**Provided entries**:

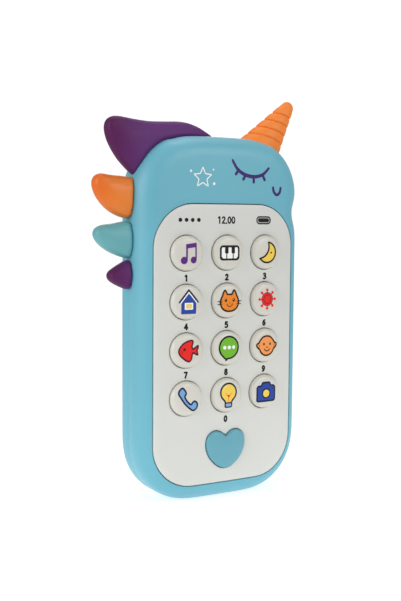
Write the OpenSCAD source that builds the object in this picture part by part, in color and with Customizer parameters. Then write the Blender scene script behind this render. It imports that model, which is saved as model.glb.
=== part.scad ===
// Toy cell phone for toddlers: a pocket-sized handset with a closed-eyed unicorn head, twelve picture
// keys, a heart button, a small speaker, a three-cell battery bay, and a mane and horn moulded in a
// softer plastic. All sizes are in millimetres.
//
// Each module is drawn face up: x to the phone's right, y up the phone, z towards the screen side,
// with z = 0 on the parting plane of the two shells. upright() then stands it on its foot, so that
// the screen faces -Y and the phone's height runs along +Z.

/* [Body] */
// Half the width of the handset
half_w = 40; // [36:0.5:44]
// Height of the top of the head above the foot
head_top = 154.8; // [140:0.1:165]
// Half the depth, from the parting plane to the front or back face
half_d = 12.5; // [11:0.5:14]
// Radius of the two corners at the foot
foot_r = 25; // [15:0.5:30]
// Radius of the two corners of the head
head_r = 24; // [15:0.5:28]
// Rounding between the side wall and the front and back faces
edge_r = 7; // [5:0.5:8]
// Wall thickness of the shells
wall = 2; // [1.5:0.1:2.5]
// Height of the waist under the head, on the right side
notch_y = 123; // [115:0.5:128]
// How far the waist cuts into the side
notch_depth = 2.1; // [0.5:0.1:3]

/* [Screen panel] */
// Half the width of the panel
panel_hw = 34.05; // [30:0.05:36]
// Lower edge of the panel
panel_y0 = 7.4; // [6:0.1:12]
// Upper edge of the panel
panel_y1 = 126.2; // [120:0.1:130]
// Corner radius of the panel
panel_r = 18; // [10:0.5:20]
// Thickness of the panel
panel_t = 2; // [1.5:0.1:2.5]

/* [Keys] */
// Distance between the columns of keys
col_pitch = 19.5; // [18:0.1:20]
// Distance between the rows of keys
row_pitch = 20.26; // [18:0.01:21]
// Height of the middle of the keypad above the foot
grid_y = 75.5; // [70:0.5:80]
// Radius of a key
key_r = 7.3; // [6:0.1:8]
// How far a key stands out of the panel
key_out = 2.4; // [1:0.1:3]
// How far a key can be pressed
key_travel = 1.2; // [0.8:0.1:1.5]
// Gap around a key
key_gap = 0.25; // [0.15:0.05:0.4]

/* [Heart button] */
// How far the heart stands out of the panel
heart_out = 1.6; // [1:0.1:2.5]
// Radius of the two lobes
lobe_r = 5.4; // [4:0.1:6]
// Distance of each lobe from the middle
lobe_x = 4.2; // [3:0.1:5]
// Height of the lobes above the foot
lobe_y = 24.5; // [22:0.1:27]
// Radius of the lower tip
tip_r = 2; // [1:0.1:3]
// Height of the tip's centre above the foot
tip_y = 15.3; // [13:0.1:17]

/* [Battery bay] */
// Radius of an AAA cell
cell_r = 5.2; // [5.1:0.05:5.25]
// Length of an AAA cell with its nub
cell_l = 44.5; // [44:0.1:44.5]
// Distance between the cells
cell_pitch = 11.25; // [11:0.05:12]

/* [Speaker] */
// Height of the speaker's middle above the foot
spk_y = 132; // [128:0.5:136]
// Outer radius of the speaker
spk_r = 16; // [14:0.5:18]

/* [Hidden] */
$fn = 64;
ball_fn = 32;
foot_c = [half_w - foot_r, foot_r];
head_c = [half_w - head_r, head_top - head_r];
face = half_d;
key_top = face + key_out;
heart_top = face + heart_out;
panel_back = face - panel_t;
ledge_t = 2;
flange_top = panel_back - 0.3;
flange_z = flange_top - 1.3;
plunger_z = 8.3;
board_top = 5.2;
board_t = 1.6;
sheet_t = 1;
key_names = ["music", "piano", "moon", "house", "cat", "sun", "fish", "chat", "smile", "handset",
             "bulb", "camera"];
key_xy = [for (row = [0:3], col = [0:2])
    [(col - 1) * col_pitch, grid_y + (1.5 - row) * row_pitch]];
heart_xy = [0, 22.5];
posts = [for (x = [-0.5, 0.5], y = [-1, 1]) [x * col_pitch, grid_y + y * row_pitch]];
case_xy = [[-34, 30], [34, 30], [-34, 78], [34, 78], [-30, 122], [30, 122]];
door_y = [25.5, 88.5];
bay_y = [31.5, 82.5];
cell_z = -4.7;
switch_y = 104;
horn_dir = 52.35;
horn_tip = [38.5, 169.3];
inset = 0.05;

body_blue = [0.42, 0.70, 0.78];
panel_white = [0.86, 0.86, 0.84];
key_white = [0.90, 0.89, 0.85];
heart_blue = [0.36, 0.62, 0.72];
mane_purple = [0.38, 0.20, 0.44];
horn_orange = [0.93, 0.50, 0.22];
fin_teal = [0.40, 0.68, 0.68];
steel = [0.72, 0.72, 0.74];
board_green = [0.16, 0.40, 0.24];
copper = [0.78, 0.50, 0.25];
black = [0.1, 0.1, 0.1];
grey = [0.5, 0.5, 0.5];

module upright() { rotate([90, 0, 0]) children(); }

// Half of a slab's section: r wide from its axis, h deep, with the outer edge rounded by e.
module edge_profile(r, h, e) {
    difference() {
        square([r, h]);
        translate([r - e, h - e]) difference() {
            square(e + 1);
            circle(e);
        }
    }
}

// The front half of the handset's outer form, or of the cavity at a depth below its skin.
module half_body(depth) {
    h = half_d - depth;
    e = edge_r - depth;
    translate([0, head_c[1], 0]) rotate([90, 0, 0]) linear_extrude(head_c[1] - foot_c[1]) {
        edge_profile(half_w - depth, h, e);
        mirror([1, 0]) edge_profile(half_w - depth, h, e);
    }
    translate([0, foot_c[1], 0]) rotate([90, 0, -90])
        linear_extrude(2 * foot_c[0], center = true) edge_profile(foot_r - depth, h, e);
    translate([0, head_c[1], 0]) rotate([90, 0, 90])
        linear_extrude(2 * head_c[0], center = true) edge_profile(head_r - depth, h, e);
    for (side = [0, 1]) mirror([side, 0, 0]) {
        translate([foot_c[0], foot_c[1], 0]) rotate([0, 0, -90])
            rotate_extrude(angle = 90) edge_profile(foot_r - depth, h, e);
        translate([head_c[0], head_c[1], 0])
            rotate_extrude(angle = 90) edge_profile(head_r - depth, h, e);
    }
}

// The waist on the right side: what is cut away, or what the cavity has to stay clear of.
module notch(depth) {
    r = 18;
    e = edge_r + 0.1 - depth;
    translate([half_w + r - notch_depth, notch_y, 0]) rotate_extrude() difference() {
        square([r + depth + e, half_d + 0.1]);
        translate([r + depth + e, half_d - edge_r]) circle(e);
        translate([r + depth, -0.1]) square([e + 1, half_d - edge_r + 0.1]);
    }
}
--
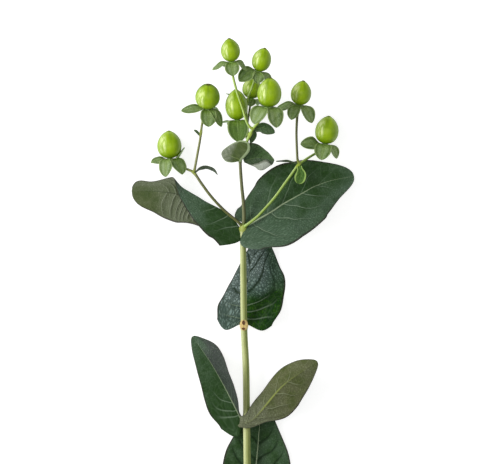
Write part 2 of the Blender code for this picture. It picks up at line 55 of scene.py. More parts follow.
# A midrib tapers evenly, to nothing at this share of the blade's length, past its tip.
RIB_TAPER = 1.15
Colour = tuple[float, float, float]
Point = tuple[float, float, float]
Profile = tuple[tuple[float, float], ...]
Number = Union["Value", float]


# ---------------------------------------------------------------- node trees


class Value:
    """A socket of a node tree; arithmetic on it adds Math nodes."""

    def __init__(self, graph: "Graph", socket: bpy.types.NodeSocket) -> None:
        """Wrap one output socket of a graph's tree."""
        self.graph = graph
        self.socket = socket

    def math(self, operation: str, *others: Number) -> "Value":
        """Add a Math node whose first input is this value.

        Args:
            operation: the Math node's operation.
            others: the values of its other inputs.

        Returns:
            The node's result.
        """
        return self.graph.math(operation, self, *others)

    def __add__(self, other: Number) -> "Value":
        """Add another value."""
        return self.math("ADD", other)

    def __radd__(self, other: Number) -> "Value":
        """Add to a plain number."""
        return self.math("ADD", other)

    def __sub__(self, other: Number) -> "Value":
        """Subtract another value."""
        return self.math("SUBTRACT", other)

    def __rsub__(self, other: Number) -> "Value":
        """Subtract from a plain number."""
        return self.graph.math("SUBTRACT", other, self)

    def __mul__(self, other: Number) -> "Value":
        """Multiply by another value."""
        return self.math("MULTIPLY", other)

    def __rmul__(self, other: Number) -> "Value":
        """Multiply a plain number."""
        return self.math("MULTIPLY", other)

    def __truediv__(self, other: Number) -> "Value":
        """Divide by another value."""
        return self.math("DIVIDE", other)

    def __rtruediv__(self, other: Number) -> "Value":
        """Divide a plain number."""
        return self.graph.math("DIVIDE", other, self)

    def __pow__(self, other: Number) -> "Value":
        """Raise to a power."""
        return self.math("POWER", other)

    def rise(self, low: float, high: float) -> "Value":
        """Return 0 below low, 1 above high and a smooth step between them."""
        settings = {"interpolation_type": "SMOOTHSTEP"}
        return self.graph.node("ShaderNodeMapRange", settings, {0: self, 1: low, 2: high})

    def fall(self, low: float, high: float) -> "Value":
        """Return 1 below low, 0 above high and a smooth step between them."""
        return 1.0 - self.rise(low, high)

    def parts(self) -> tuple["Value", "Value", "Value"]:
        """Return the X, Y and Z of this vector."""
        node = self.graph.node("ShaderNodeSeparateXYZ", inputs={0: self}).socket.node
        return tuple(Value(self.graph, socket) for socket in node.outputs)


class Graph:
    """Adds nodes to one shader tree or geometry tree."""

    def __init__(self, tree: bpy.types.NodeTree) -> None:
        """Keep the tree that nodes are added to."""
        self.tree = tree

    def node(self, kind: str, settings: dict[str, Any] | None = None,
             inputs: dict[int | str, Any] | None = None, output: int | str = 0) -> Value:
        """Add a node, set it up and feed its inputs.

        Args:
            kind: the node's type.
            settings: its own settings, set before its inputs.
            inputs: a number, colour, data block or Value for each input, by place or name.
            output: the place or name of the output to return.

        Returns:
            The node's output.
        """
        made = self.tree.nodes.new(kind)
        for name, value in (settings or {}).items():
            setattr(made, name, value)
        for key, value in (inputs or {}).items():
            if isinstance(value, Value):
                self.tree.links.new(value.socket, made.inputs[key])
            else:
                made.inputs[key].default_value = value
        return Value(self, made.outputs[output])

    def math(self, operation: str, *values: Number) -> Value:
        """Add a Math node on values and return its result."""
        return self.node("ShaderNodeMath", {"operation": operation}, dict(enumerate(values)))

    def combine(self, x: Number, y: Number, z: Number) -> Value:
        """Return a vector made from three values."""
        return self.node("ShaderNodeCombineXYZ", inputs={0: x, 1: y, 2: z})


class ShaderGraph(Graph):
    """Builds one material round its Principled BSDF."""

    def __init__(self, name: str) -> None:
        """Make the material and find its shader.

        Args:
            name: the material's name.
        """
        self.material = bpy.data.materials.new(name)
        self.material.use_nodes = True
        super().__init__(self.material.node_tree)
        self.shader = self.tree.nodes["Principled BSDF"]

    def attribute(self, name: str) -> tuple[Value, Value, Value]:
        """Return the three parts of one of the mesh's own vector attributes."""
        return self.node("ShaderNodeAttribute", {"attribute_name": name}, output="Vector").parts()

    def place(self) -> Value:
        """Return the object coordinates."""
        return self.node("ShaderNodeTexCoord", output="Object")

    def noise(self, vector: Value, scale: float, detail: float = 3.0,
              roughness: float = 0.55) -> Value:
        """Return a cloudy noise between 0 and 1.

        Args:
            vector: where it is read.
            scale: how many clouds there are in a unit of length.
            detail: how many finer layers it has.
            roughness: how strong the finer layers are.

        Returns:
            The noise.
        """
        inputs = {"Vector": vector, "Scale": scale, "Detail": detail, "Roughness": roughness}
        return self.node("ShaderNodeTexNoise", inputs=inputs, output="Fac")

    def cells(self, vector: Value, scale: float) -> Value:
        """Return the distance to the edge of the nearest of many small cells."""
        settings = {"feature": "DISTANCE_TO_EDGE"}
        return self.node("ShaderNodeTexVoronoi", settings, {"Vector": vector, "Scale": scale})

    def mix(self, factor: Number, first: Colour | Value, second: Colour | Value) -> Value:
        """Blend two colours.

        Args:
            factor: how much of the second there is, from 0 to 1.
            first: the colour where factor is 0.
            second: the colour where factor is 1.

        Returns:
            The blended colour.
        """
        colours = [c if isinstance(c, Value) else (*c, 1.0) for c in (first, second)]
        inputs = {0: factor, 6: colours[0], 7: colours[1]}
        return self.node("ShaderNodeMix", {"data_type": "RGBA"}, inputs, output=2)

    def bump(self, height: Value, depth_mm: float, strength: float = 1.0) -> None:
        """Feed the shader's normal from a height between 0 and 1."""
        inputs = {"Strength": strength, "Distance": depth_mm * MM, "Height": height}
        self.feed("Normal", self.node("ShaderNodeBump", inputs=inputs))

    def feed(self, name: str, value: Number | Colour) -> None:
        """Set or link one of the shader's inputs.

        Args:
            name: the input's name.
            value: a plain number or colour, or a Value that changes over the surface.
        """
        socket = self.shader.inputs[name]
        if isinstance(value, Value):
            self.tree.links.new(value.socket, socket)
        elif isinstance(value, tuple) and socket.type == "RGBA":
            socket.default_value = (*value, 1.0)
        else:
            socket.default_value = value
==
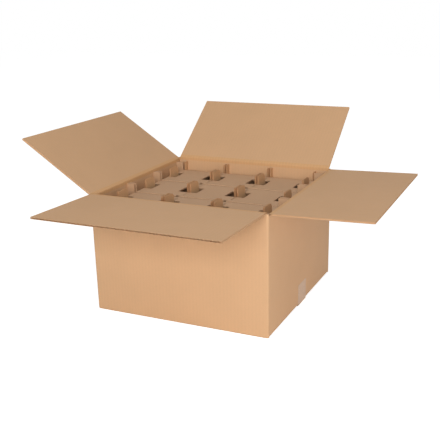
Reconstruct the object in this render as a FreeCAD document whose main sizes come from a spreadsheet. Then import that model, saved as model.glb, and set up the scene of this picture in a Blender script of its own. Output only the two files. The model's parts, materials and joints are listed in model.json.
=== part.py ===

**Exercise aim**: Return the exact lines from the line with "Write the OpenSCAD" to the line with "runs along +Z.", inclusive of both, with nothing added.

**Output**:
Write the OpenSCAD source that builds the object in this picture part by part, in color and with Customizer parameters. Then write the Blender scene script behind this render. It imports that model, which is saved as model.glb.
=== part.scad ===
// Toy cell phone for toddlers: a pocket-sized handset with a closed-eyed unicorn head, twelve picture
// keys, a heart button, a small speaker, a three-cell battery bay, and a mane and horn moulded in a
// softer plastic. All sizes are in millimetres.
//
// Each module is drawn face up: x to the phone's right, y up the phone, z towards the screen side,
// with z = 0 on the parting plane of the two shells. upright() then stands it on its foot, so that
// the screen faces -Y and the phone's height runs along +Z.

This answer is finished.